-- Begin --
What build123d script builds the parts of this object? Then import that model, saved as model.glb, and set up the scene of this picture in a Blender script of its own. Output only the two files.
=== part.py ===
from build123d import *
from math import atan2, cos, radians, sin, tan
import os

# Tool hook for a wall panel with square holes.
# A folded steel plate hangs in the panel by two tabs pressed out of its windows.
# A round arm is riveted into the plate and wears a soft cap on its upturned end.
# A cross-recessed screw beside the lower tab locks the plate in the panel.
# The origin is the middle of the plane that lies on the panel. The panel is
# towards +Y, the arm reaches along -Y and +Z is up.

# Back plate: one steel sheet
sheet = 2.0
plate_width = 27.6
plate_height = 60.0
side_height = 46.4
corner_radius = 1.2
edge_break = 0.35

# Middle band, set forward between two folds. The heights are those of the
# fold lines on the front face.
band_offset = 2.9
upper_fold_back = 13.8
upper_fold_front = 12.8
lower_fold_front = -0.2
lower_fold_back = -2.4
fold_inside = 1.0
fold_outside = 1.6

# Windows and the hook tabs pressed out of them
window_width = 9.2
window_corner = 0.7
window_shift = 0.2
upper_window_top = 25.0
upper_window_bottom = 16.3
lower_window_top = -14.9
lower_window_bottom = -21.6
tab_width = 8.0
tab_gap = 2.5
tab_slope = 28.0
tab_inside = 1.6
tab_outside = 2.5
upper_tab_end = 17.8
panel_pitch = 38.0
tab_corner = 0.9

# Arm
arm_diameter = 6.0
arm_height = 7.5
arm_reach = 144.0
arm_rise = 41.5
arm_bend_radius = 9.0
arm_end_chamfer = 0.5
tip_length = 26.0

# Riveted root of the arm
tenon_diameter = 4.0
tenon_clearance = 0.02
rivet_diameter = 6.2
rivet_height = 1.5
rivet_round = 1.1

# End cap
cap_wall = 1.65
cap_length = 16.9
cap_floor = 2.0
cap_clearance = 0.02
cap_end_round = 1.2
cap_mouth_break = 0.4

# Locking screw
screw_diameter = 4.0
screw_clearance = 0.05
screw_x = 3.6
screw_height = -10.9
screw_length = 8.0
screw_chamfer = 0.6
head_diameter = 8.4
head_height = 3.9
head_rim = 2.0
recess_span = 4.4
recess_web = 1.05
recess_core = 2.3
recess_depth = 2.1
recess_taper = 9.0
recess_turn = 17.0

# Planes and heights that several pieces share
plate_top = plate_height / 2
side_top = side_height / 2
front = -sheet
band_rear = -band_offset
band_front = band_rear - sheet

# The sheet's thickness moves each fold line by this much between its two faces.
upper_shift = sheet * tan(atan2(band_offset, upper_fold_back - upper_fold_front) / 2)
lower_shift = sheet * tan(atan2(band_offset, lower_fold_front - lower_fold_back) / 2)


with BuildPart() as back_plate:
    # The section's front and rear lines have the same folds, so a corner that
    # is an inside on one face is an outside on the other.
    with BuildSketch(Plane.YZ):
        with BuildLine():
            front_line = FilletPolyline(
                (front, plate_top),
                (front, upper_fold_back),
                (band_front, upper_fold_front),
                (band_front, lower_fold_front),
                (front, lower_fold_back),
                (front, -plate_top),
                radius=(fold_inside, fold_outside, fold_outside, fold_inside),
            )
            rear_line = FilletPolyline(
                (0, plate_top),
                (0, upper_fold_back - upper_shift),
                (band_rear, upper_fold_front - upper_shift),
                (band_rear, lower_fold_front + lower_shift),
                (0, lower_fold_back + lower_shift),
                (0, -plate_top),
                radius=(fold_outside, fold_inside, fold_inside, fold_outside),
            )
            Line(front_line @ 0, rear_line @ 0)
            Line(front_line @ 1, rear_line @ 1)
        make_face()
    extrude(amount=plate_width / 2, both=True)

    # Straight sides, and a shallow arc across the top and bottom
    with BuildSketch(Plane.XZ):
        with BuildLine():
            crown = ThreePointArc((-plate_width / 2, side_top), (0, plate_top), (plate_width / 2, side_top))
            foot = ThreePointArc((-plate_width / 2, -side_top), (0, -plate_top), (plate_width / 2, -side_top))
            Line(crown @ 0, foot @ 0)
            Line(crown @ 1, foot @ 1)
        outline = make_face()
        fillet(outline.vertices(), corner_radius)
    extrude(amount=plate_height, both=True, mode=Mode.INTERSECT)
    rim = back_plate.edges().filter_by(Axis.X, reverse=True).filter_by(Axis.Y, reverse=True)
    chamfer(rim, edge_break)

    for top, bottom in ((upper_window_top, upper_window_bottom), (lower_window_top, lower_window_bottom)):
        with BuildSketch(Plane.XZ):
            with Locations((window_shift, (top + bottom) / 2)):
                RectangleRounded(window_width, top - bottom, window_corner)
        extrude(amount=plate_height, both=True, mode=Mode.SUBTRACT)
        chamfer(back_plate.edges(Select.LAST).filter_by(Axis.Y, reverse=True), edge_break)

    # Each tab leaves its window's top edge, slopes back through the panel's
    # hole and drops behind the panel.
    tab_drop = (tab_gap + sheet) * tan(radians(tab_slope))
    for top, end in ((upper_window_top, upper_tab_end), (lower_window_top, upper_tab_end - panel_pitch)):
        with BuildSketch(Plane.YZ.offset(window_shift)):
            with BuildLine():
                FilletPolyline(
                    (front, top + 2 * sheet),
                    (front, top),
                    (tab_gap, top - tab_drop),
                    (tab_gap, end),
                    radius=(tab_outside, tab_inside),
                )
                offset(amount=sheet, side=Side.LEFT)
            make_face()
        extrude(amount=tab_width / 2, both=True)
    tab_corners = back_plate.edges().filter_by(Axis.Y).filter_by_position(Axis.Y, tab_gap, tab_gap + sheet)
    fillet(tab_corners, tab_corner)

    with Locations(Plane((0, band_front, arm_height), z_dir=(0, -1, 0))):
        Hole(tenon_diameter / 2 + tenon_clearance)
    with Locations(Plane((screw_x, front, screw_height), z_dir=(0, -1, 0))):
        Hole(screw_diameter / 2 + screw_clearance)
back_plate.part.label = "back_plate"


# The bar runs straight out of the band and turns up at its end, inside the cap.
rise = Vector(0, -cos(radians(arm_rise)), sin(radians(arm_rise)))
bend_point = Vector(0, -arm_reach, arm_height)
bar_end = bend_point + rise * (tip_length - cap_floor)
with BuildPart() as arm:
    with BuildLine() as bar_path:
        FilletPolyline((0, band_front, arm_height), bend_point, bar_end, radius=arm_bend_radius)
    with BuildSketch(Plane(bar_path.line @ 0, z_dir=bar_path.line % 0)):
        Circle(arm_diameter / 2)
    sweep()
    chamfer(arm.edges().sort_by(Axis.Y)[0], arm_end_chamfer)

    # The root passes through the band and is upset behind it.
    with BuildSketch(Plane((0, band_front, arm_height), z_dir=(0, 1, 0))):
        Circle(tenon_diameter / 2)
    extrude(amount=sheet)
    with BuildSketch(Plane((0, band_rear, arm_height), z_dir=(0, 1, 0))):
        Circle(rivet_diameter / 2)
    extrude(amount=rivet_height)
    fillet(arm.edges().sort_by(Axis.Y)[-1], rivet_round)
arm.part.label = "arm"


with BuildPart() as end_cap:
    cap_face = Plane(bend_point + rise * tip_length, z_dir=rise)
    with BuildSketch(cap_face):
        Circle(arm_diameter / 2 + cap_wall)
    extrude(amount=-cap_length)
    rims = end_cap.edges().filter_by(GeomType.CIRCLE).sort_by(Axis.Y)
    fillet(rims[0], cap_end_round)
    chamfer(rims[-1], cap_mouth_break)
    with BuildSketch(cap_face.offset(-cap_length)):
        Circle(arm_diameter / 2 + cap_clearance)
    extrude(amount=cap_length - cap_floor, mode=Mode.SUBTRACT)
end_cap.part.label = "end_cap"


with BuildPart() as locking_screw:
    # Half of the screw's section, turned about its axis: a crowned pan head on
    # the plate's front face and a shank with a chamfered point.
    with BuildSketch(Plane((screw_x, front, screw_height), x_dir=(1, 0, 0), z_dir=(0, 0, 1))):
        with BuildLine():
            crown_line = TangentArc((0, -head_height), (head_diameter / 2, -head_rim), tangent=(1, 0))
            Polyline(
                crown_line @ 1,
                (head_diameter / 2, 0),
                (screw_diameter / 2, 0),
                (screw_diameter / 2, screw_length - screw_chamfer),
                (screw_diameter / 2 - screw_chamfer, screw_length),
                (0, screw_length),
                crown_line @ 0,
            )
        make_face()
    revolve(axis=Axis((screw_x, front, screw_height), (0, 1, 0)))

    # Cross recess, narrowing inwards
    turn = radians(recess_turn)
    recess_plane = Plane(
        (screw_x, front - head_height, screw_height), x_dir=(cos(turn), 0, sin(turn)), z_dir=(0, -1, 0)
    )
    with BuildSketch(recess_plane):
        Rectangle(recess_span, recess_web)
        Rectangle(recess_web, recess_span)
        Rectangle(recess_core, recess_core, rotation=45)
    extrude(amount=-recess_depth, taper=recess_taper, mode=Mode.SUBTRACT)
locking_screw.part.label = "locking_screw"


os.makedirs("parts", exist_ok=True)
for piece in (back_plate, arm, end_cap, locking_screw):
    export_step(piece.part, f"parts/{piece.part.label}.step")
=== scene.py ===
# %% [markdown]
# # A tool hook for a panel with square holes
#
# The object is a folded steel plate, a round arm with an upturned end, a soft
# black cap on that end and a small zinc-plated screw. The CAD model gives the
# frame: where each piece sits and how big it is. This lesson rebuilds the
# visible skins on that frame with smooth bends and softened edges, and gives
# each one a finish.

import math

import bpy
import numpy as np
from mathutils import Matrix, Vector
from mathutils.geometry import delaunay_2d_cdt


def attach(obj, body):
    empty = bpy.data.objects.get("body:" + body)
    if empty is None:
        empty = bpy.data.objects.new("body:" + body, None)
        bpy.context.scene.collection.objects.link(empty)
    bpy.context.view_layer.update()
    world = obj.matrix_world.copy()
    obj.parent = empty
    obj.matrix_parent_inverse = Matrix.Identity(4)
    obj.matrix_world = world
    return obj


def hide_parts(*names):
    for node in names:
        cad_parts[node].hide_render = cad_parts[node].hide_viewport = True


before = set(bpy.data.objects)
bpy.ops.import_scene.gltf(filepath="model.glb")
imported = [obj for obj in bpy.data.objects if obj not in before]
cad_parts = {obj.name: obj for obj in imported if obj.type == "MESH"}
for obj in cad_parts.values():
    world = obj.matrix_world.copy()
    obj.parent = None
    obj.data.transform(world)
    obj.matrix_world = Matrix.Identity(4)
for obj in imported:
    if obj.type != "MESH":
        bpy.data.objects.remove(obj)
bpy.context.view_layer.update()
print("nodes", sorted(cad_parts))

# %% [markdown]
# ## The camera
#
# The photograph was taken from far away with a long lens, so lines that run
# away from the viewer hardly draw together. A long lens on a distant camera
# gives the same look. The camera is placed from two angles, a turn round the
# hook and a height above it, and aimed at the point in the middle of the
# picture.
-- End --
YOUR TASK: Output nothing except the lines from the line with "# Cross recess, narrowing inwards" through the line with "before = set(bpy.data.objects)", copied exactly, end lines included.

OUTPUT BELOW:
    # Cross recess, narrowing inwards
    turn = radians(recess_turn)
    recess_plane = Plane(
        (screw_x, front - head_height, screw_height), x_dir=(cos(turn), 0, sin(turn)), z_dir=(0, -1, 0)
    )
    with BuildSketch(recess_plane):
        Rectangle(recess_span, recess_web)
        Rectangle(recess_web, recess_span)
        Rectangle(recess_core, recess_core, rotation=45)
    extrude(amount=-recess_depth, taper=recess_taper, mode=Mode.SUBTRACT)
locking_screw.part.label = "locking_screw"


os.makedirs("parts", exist_ok=True)
for piece in (back_plate, arm, end_cap, locking_screw):
    export_step(piece.part, f"parts/{piece.part.label}.step")
=== scene.py ===
# %% [markdown]
# # A tool hook for a panel with square holes
#
# The object is a folded steel plate, a round arm with an upturned end, a soft
# black cap on that end and a small zinc-plated screw. The CAD model gives the
# frame: where each piece sits and how big it is. This lesson rebuilds the
# visible skins on that frame with smooth bends and softened edges, and gives
# each one a finish.

import math

import bpy
import numpy as np
from mathutils import Matrix, Vector
from mathutils.geometry import delaunay_2d_cdt


def attach(obj, body):
    empty = bpy.data.objects.get("body:" + body)
    if empty is None:
        empty = bpy.data.objects.new("body:" + body, None)
        bpy.context.scene.collection.objects.link(empty)
    bpy.context.view_layer.update()
    world = obj.matrix_world.copy()
    obj.parent = empty
    obj.matrix_parent_inverse = Matrix.Identity(4)
    obj.matrix_world = world
    return obj


def hide_parts(*names):
    for node in names:
        cad_parts[node].hide_render = cad_parts[node].hide_viewport = True


before = set(bpy.data.objects)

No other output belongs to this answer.